Sample 3 now carries 50.1% of the total weight. Any stump that ignores sample 3 will have at least 50% weighted error — worse than random guessing.

Step 4: Train Weak Learner 2

The new stump must focus on classifying sample 3 correctly. The best split considering the new weights might be: credit_score ≤ 695 → no_default (sample 3 has credit=680), credit_score > 695 → default. This correctly labels sample 3 (no_default) at the cost of misclassifying high-credit defaulters with low weights.

Step 5: Final Prediction

$f(x)={\alpha }_1{h}_1(x)+{\alpha }_2{h}_2(x)+\dots +{\alpha }_T{h}_T(x)$

$\hat{y}=\text{sign}(f(x))$

Each stump contributes proportionally to its weight ${\alpha }_t$. The final model is a weighted combination of all stumps — a "strong learner" built from many "weak learners."

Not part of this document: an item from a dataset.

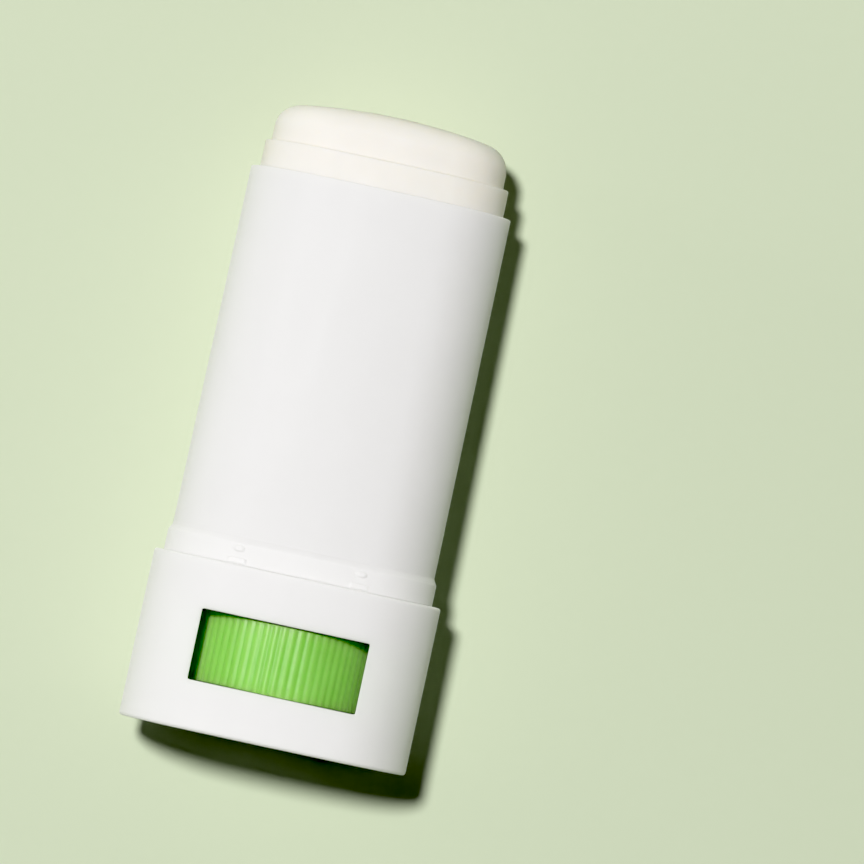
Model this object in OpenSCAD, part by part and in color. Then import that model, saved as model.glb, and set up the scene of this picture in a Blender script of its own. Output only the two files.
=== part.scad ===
// Twist-up sunscreen stick without its overcap: an oval barrel on a wider
// oval base, a ribbed dial that shows in the base's front and back windows,
// and a solid balm on a platform that a lead screw raises.
// Millimetres. Each piece is drawn upright, with Z along the stick and the
// front at -Y, and then laid on its back: +Y runs from the base to the balm
// and +Z is up, out of the front window.

/* [Oval section] */
// Width of the base, its widest part
base_w = 36; // [35:0.5:39]
// Depth of the base, front to back
base_d = 24; // [23:0.5:26]
// Radius of the oval's two narrow ends
end_r = 11.4; // [10.6:0.1:11.4]

/* [Base] */
// Height of the base, from its foot to the ledge
base_h = 21; // [20.4:0.2:24]
// Wall of the base
base_wall = 1.25; // [1:0.05:1.4]
// Thickness of the base's floor
floor_t = 1.4; // [1:0.1:2]
// Chamfer round the foot and the ledge
base_edge = 0.35; // [0.2:0.05:0.6]
// Width of the window
win_w = 20.85; // [16:0.05:22]
// Height of the window
win_h = 8.8; // [8:0.1:9.2]
// Height of the window's centre over the foot
win_z = 10.5; // [10.3:0.1:10.7]

/* [Barrel] */
// Height of the rim over the foot
rim_z = 69.5; // [66:0.5:80]
// How far the collar stands inside the base's outline
collar_in = 1.3; // [1.3:0.05:1.5]
// Height of the collar over the ledge
collar_h = 3.2; // [2:0.1:5]
// How far the barrel stands inside the base's outline
barrel_in = 1.7; // [1.6:0.05:1.9]
// Wall of the barrel
barrel_wall = 0.85; // [0.7:0.05:1]
// Thickness of the deck that carries the screw
deck_t = 1.6; // [1.4:0.1:1.8]

/* [Cap snaps] */
// Distance of each snap from the middle
snap_x = 7.6; // [4:0.1:9]
// Length of the snap bead
snap_w = 1.7; // [1.2:0.1:3]
// How far the bead stands proud
snap_out = 0.3; // [0.2:0.05:0.4]

/* [Dial] */
// How far the dial's ribs lie under the front of the base
dial_in = 0.7; // [0.5:0.1:0.9]
// Gap between the dial and the window's upper and lower edges
dial_gap = 0.3; // [0.25:0.05:0.4]
// Number of grip ribs
ribs = 66; // [48:1:80]
// Depth of the grooves between the ribs
rib_h = 0.3; // [0.2:0.05:0.4]

/* [Screw] */
// Radius of the threaded shaft at half the thread's depth
shaft_r = 2.45; // [2.2:0.05:2.7]
// Height of the shaft's tip over the foot
tip_z = 63.5; // [58:0.5:64]
// Radial running clearance of the journals and the nut
run_c = 0.05; // [0.02:0.01:0.1]

/* [Balm] */
// Height of the platform's underside as the stick is shown
lift_z = 27.2; // [24:0.1:30]
// Height of the balm's shoulder step over the foot
step_z = 72.9; // [71.5:0.1:74]
// Height of the balm's crown over the foot
crown_z = 78.2; // [77.6:0.1:79]
// Gap between the balm and the barrel's bore
balm_gap = 0.2; // [0.15:0.05:0.3]
// Width of the step at the balm's shoulder
step_in = 0.65; // [0.4:0.05:0.9]
// Rounding of the balm's upper edge
dome_r = 3; // [2.4:0.1:3.4]

/* [Hidden] */
$fn = 180;
e = 0.01;

// The oval is four tangent arcs: two narrow ends and two broad sides. Their
// centres stay put, so an inset is the same all the way round.
end_x = base_w / 2 - end_r;
broad_r = (pow(base_w / 2, 2) + pow(base_d / 2, 2) - base_w * end_r) / (base_d - 2 * end_r);
broad_y = broad_r - base_d / 2;
tan_c = end_x / (broad_r - end_r);

bore_in = barrel_in + barrel_wall;
balm_in = bore_in + balm_gap;
dome_in = balm_in + step_in;
dial_h = win_h - 2 * dial_gap;
dial_r = base_d / 2 - dial_in;
dial_z = win_z - dial_h / 2;
flange_t = 0.6;
deck_z = dial_z + dial_h + flange_t + 0.2;
deck_top = deck_z + deck_t;
journal_r = 3;
pivot_r = 1.5;
spigot_r = 2.4;
plate_t = 1.3;
cup_wall = 0.8;
cup_h = 4;
nut_out = 4;
nut_h = 7;
plate_in = bore_in + 0.3;
bore_r = shaft_r + 0.45;

module lay() {
  translate([0, -crown_z / 2, base_d / 2]) rotate([-90, 0, 0]) children();
}

// Oval outline, set in by d from the base's outline
module oval(d) {
  t = join_x(d);
  for (s = [-1, 1]) translate([s * end_x, 0]) circle(end_r - d);
  intersection() {
    translate([0, broad_y]) circle(broad_r - d);
    translate([0, -broad_y]) circle(broad_r - d);
    square([2 * t, 2 * base_d], center = true);
  }
}

// Ring of revolution whose outline is r less the inset, at each height
module turned(r, prof) {
  rotate_extrude() polygon(concat(
    [[0, prof[0][1]]],
    [for (p = prof) [r - p[0], p[1]]],
    [[0, prof[len(prof) - 1][1]]]));
}

// Half-width at which the broad arcs meet the narrow ones, at inset d
function join_x(d) = end_x + (end_r - d) * tan_c;

// Oval solid from a profile of [inset, height] pairs
module oval_solid(prof) {
  n = len(prof) - 1;
  for (s = [-1, 1]) translate([s * end_x, 0, 0]) turned(end_r, prof);
  intersection() {
    translate([0, broad_y, 0]) turned(broad_r, prof);
    translate([0, -broad_y, 0]) turned(broad_r, prof);
    rotate([90, 0, 0]) linear_extrude(2 * base_d, center = true) polygon(concat(
      [for (p = prof) [join_x(p[0]), p[1]]],
      [for (i = [0 : n]) [-join_x(prof[n - i][0]), prof[n - i][1]]]));
  }
}

// Base: an oval cup with a window front and back, a recessed foot, and a
// socket on its floor for the screw's pivot
module base() {
  color([0.94, 0.94, 0.93]) lay() {
    difference() {
      oval_solid([[base_edge, 0], [0, base_edge], [0, base_h - base_edge], [base_edge, base_h]]);
      translate([0, 0, floor_t]) linear_extrude(base_h) oval(base_wall);
      translate([0, 0, -e]) linear_extrude(0.4 + e) oval(2);
      translate([-win_w / 2, -base_d, win_z - win_h / 2]) cube([win_w, 2 * base_d, win_h]);
    }
    difference() {
      translate([0, 0, floor_t - 0.2]) cylinder(h = dial_z - 0.5 - floor_t + 0.2, r = 3.2);
      translate([0, 0, 2]) cylinder(h = dial_z, r = pivot_r + run_c);
    }
  }
}

// Cap snap on the collar: a raised bead over a low pad on the ledge
module snap(z) {
  // the collar's surface and its slope at the snap
  r = broad_r - collar_in;
  a = asin(snap_x / r);
  y = r * cos(a) - broad_y;
  translate([snap_x, -y, 0]) rotate([0, 0, a]) {
    translate([0, 0.15, z + 1.95]) rotate([0, 90, 0]) {
      cylinder(h = snap_w - 0.9, r = snap_out + 0.15, center = true, $fn = 32);
      for (s = [-1, 1]) translate([0, 0, s * (snap_w - 0.9) / 2]) sphere(snap_out + 0.15, $fn = 32);
    }
    translate([-1.2, -0.15, z]) cube([2.4, 0.5, 0.8]);
  }
}

// Barrel: an oval tube on a collar, with a skirt that sits in the base and a
// deck with the screw's bearing
module barrel() {
  color([0.94, 0.94, 0.93]) lay() {
    difference() {
      oval_solid([
        [collar_in, deck_z], [collar_in, base_h + collar_h - 0.4],
        [barrel_in, base_h + collar_h], [barrel_in, rim_z - 0.2], [barrel_in + 0.2, rim_z]]);
      translate([0, 0, deck_top]) linear_extrude(rim_z) oval(bore_in);
      cylinder(h = rim_z, r = journal_r + run_c);
    }
    for (m = [0, 1], n = [0, 1]) mirror([m, 0, 0]) mirror([0, n, 0]) snap(base_h);
  }
}

// Ribbed outline: each rib is a crest with sloped flanks
module rib_outline() {
  p = 360 / ribs;
  polygon([for (i = [0 : ribs - 1]) for (k = [[0, 0], [0.34, 0], [0.5, 1], [0.84, 1]])
    let (r = dial_r - rib_h * k[1], a = (i + k[0] - 0.17) * p - 90) [r * cos(a), r * sin(a)]]);
}

// Dial wheel: a ribbed rim, a thin web and a hub with a keyway
module dial_wheel() {
  color([0.45, 0.75, 0.28]) lay() translate([0, 0, dial_z]) difference() {
    linear_extrude(dial_h) rib_outline();
    translate([0, 0, -0.2]) cylinder(h = 2 * dial_h, r = spigot_r);
    translate([-0.5, 0, -0.2]) cube([1, spigot_r + 0.7, 2 * dial_h]);
    for (z = [-1, dial_h / 2 + 0.6]) translate([0, 0, z]) difference() {
      cylinder(h = dial_h / 2 + 0.4, r = dial_r - 1.5);
      translate([0, 0, -1]) cylinder(h = dial_h + 2, r = 4.6);
    }
  }
}

// Lead screw: pivot, keyed spigot in the dial, flange under the deck,
// journal, snap bead over the deck, and the shaft
module lead_screw() {
  color([0.9, 0.9, 0.88]) lay() {
    rotate_extrude() polygon([
      [0, 2.3], [pivot_r - 0.3, 2.3], [pivot_r, 2.6], [pivot_r, dial_z],
      [spigot_r, dial_z], [spigot_r, dial_z + dial_h], [5, dial_z + dial_h],
      [5, dial_z + dial_h + flange_t], [journal_r, dial_z + dial_h + flange_t],
      [journal_r, deck_top + 0.05], [journal_r + 0.3, deck_top + 0.15],
      [journal_r - 0.1, deck_top + 0.5], [shaft_r, deck_top + 0.5],
      [shaft_r, tip_z - 0.8], [shaft_r - 0.8, tip_z], [0, tip_z]]);
    translate([-0.5, 0, dial_z]) cube([1, spigot_r + 0.7, dial_h]);
  }
}

// Lift platform: an oval cup under the balm with the nut in its middle and
// two ribs that key the balm
module lift_platform() {
  color([0.9, 0.9, 0.88]) lay() translate([0, 0, lift_z]) difference() {
    union() {
      difference() {
        linear_extrude(plate_t + cup_h) oval(plate_in);
        translate([0, 0, plate_t]) linear_extrude(cup_h + 1) oval(plate_in + cup_wall);
      }
      cylinder(h = nut_h, r = nut_out);
      translate([-10.5, -0.5, 0]) cube([21, 1, plate_t + 2.6]);
    }
    translate([0, 0, -1]) cylinder(h = nut_h + 2, r = shaft_r + run_c);
  }
}

// Balm: an oval stick cast in the cup, with a step at its shoulder, a rounded
// and slightly crowned top, and the hole that the screw leaves
module balm() {
  n = 6;
  z0 = crown_z - dome_r;
  crown_r = 74;
  color([0.97, 0.95, 0.91]) lay() difference() {
    union() {
      translate([0, 0, lift_z + plate_t]) linear_extrude(cup_h + 1) oval(plate_in + cup_wall);
      oval_solid([[balm_in, lift_z + plate_t + cup_h], [balm_in, step_z - 0.2], [balm_in + 0.2, step_z]]);
      intersection() {
        oval_solid(concat([[dome_in, step_z - 1], [dome_in, z0]],
          [for (i = [1 : n]) [dome_in + dome_r * (1 - cos(i * 90 / n)), z0 + dome_r * sin(i * 90 / n)]]));
        translate([0, 0, crown_z - crown_r]) rotate([90, 0, 0]) cylinder(h = 2 * base_d, r = crown_r, center = true, $fn = 720);
      }
    }
    cylinder(h = lift_z + plate_t + nut_h - plate_t, r = nut_out);
    translate([-10.5, -0.5, lift_z]) cube([21, 1, plate_t + 2.6]);
    translate([0, 0, lift_z]) cylinder(h = tip_z + 10 - lift_z, r = bore_r);
  }
}

base();
barrel();
dial_wheel();
lead_screw();
lift_platform();
balm();
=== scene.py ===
import math

import bmesh
import bpy
from mathutils import Matrix, Vector, noise


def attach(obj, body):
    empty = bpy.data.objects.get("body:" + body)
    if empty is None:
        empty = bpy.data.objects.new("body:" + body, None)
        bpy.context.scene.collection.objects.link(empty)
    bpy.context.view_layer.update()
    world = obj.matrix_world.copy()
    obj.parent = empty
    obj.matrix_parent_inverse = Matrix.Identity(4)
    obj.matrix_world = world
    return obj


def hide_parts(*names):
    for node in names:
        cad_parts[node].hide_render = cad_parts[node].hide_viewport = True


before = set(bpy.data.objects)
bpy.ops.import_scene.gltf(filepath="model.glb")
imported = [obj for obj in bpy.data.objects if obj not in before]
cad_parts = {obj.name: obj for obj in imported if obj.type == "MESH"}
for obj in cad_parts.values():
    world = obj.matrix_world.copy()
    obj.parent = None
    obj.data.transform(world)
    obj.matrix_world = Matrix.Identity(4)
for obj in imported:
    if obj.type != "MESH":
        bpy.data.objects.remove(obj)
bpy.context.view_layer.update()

# ---------------------------------------------------------------- dimensions
# Millimetres, the same as the part's source. Pieces are drawn upright, with
# Z along the stick and the front at -Y, and laid on their back by place().
END_X, END_R = 6.6, 11.4
BROAD_Y, BROAD_R = 36.0, 48.0
TAN = END_X / (BROAD_R - END_R)
TAN_ANG = math.atan2(BROAD_Y, END_X)
LEN, HALF_D = 78.2, 12.0
WIN_W, WIN_H, WIN_Z = 20.85, 8.8, 10.5
WX = WIN_W / 2
W0, W1 = WIN_Z - WIN_H / 2, WIN_Z + WIN_H / 2
RIM_Z, BASE_H = 69.5, 21.0
DECK, DECK_TOP = 15.4, 17.0
DIAL_Z, DIAL_H, DIAL_R, RIBS = 6.4, 8.2, 11.35, 66
LIFT_Z, STEP_Z, CROWN_Z = 27.2, 72.95, 78.2
LEAD = 3.0


def place(x, y, z):
    return (x / 1000, (z - LEN / 2) / 1000, (HALF_D - y) / 1000)


# ------------------------------------------------------------- mesh helpers
def spread(length, near, step):
    """Positions from 0 to length, close together by each end."""
    n = max(1, round((length - 2 * near[-1]) / step))
    mid = [near[-1] + (length - 2 * near[-1]) * k / n for k in range(1, n)]
    return list(near) + mid + [length - q for q in reversed(near)]


# The window's rounded edge takes WIN_R of the wall's faces round it, and
# WIN_M more lets its corners be round on a square grid.
WIN_R, WIN_M, WIN_C = 0.11, 0.24, 0.22
XH = WX + WIN_R + WIN_M
ZH = WIN_H / 2 + WIN_R + WIN_M
NEAR = [0, 0.14, 0.28, 0.42, 0.6, 0.95]
COLS = [q - XH for q in spread(2 * XH, NEAR, 0.55)]
LEVELS = [q - ZH for q in spread(2 * ZH, NEAR, 1.0)]
N_W, N_E = len(COLS) - 1, 44


def front_y(x, d):
    """The outline's front, set in by d, at x."""
    ax, re, rb = abs(x), END_R - d, BROAD_R - d
    if ax <= END_X + re * TAN:
        return -(math.sqrt(rb * rb - x * x) - BROAD_Y)
    return -math.sqrt(max(re * re - (ax - END_X) ** 2, 0))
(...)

Bagging vs Boosting — When Each Wins

Ensemble Vocabulary

Test Your Understanding

1. The 63.2% unique sample rate for bootstrap is an asymptotic result: as $n\to \infty$, the probability that a specific sample is NOT drawn at least once is $(1-1/n{)}^n\to 1/e\approx 0.368$. For n=8 (our dataset), the exact probability that sample 0 is OOB is $(7/8{)}^8$. Compute this. Is it close to 36.8%?

2. In Step 3 of Boosting, we said sample 3 gets weight 0.501 after normalization. The 7 correct samples each get weight 0.071. Verify: $7\times 0.071+1\times 0.501=?$. Does it sum to 1? If there's a small discrepancy, where does it come from?

3. Bagging reduces variance but not bias. If the base learner is a depth-1 stump (already high bias), does bagging 100 stumps reduce the bias? Why or why not — and which method would you use instead?

4. Boosting can overfit: if you add a 100th stump that perfectly classifies all remaining noise, later stumps upweight noise samples and start memorizing them. What hyperparameter controls this in practice? What happens to training accuracy vs test accuracy as this hyperparameter increases?

5. The ensemble formula is $f(x)={\sum }_t{\alpha }_t{h}_t(x)$. Stump 1 has ${\alpha }_1=0.973$, stump 2 has ${\alpha }_2=0.641$. For a new sample where both stumps agree (both predict default=1), what is $f(x)$? What would $f(x)$ need to exceed for sign$(f(x))$ to predict default?